Acura is mounting its largest advertising campaign and spend as it gets ready to roll out the new TLX sedan in the U.S.

The TLX marks Honda’s first big play to revive its underperforming Acura sedan lineup and reach new heights with the luxury brand in the U.S. market.

Mike Accavitti, Honda senior vice president and general manager of Acura, says his division has been on a bit of a sales roll over the last four years, with most of its gains have been on the truck side, where the MDX lays claim to being the best-selling 3-row luxury CUV in the market and its newer RDX rang up 25 straight monthly sales records through April.

But the division has been admittedly weak on the car side, a position it hopes to reverse with the performance-oriented TLX that replaces two models, the TL and TSX, in the brand’s stable.

The TLX offers a choice of two engines, a 2.4L 4-cyl. mated to an 8-speed dual-clutch transmission or a 3.5L V-6 coupled with a 9-speed automatic.

Acura officials won’t disclose the planned budget for the TLX media campaign, but say it is significantly above its last high-water mark, set when it launched the MDX.

“It’s a lot,” Accavitti says during a webinar for media Friday detailing the ad campaign. “We can say though, with great confidence, this is the most we’ve spent on a campaign in the Acura brand’s history.

“We understand challenges we have as a brand,” he adds. “This is a new nameplate, and we want to get the word out to all the targeted consumers.”

Acura is planning to touch all media platforms with its campaign, beginning with its “My Way” anthem spot that will be shown on TV and online. It tells the story of the TLX’s development, set to fast-paced music and high-speed visuals, ending with the tagline: “We made this one for us, but you can have one.”
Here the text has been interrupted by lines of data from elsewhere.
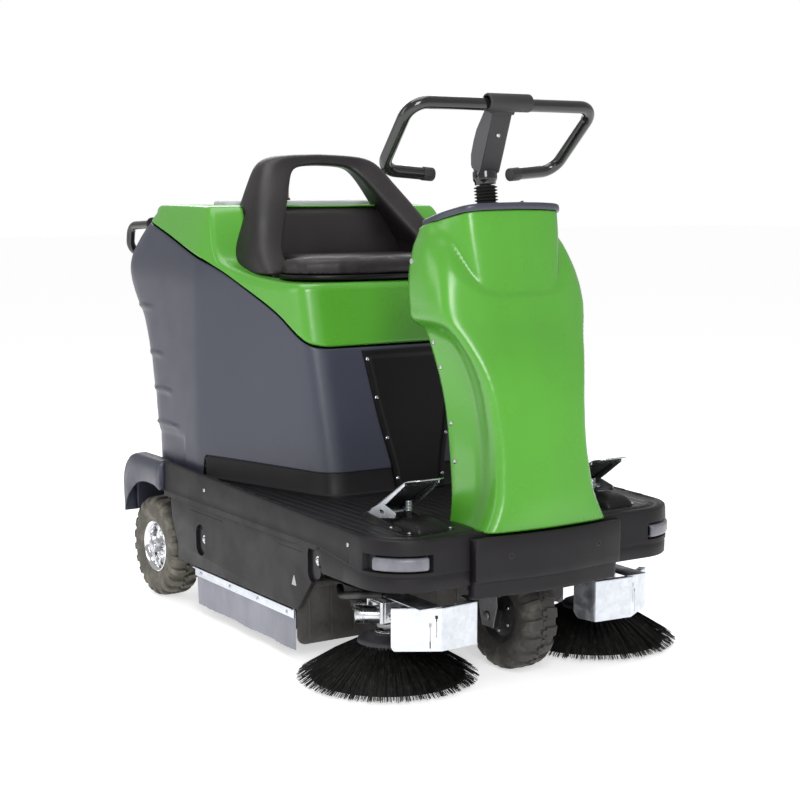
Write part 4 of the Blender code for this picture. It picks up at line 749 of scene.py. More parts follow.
def steering_top(bar_radius):
    bm = bmesh.new()
    profile = [(0.014, 0.876), (0.0262, 0.876)]
    folds = 6
    low, high = 0.894, 0.936
    for fold in range(folds):
        start = between(low, high, fold / folds)
        pitch = (high - low) / folds
        profile += [(0.02, start), (0.0215, start + pitch * 0.18), (0.0252, start + pitch * 0.38), (0.0262,
            start + pitch * 0.5), (0.0252, start + pitch * 0.62), (0.0215, start + pitch * 0.82)]
    profile += [(0.02, high), (0.014, high)]
    add_turned(bm, profile, STEER_PLACE, 48)
    dash = DASH_HEIGHT - DASH_FALL * 0.1 + DASH_THICK
    bmesh.ops.bisect_plane(bm, geom=everything(bm), plane_co=(0, 0.1, dash + 0.0006), plane_no=(0, -DASH_FALL, -1),
        clear_outer=True)
    piece("bellows", bm, "black_rubber", replaces="steering_gaiter", sharp=70)

    collar = turned(mm(2, 13.5, 938, 22.5, 938, 23.5, 940, 23.5, 944, 26.2, 948, 26.8, 952, 26.8, 966, 25.5, 969, 16,
        970), STEER_PLACE, 48)
    piece("collar", collar, "lacquer", "steering", sharp=40)

    foot = Vector((0, 0.108, 1.086))
    top = Vector((0, 0.058, 1.22))
    along = (top - foot).normalized()
    deep = along.cross(Vector((1, 0, 0))).normalized()
    if deep.y > 0:
        deep = -deep
    post = bmesh.new()
    rings = []
    for share, half, front, back in mm(4, -40, 18.5, 12, 12, 0, 22.5, 16.5, 16.5, 50, 23.5, 17.5, 21.5, 350, 24, 17.5,
            30, 620, 24.5, 17, 29, 880, 25, 16.5, 18, 1000, 25, 16.5, 15):
        centre = foot.lerp(top, share)
        ring = []
        for x, d in ((-1, front), (1, front), (1, -back), (-1, -back)):
            ring.append(centre + Vector((x * half, 0, 0)) + deep * d)
        rings.append(ring)
    add_loft(post, rings)
    piece("post", post, "grip", "steering", sharp=30, round_off=0.0025, round_steps=3)
    cheeks = bmesh.new()
    for side in (-1, 1):
        outline = mm(3, 20, 15, 15, 60, 15.5, 20.5, 200, 15.5, 28.5, 420, 15.5, 30, 600, 15, 28.5, 720, 15, 23.5, 950,
            14.5, 14)
        ring = [foot.lerp(top, s) + deep * f for s, f, _ in outline]
        ring += [foot.lerp(top, s) - deep * b for s, _, b in reversed(outline)]
        shift = Vector((side * 0.0246, 0, 0))
        rim = Vector((side * 0.0268, 0, 0))
        add_loft(cheeks, [[p + shift for p in ring], [p + rim for p in ring]])
    piece("post_cheeks", cheeks, "post_side", "steering", sharp=35, round_off=0.001)
    screw = bmesh.new()
    spot = foot.lerp(top, 0.62) + deep * 0.0173
    add_screw(screw, spot, deep, 0.0052, 0.003)
    piece("post_screw", screw, "steel", "steering")

    saddle = bmesh.new()
    bar = Vector((0, 0.026, 1.231))
    add_turned(saddle, mm(2, 14.2, -56, 17.8, -56, 19, -54.8, 19.5, -53, 19.5, 53, 19, 54.8, 17.8, 56, 14.2, 56),
        Matrix.Translation(bar) @ Matrix.Rotation(pi / 2, 4, "Y"), 48)
    neck = mm(3, -26, 40, 1206, 26, 40, 1206, 26, 78, 1214, -26, 78, 1214)
    crown = mm(3, -30, 24, 1236, 30, 24, 1236, 30, 40, 1240, -30, 40, 1240)
    add_loft(saddle, [[Vector(p) for p in neck], [Vector(p) for p in crown]])
    piece("bar_clamp", saddle, "grip", "steering", "steering_post", sharp=35)
    handlebar(bar, bar_radius)


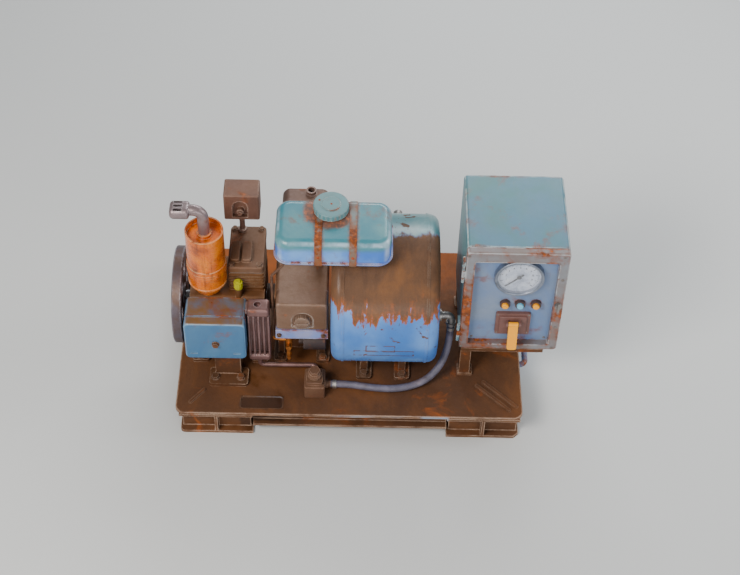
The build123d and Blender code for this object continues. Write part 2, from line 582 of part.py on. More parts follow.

There will be considerable focus on targeted digital advertising as well, including an augmented-reality brochure that works with a smartphone to demonstrate the car’s technology, including its all-wheel-drive and 4-wheel-steering systems.

Acura says it already has 40,000 sales leads from customers who have requested to be put in touch with a dealer about the car. Accavitti says that doubles the next-highest presale draw for the brand, the 20,000 hand-raisers pulled in by the MDX prior to its launch.

Acura believes the TLX will offer buyers the size and packaging of the outgoing TSX but with better performance, refinement and accoutrements.

“We think we have solved the equation,” Accavitti says.

The TLX rollout follows on the heels of a reorganization earlier in the year that split Acura U.S. operations away from American Honda and gave U.S. management greater say in all aspects of the product, from engineering to manufacturing and sales.

“This is a significant change to the way we’ve done business,” Accavitti says. “This is demonstrating the company’s commitment that Acura can be a greater volume and profit contributor.

“We’re focusing resources to give Acura an independent voice and create its own destiny as an independent brand.”

The TLX was supposed to hit the market in May, but the debut was delayed because “we wanted it to be perfect,” Accavitti says. Production was launched in July in Marysville, OH.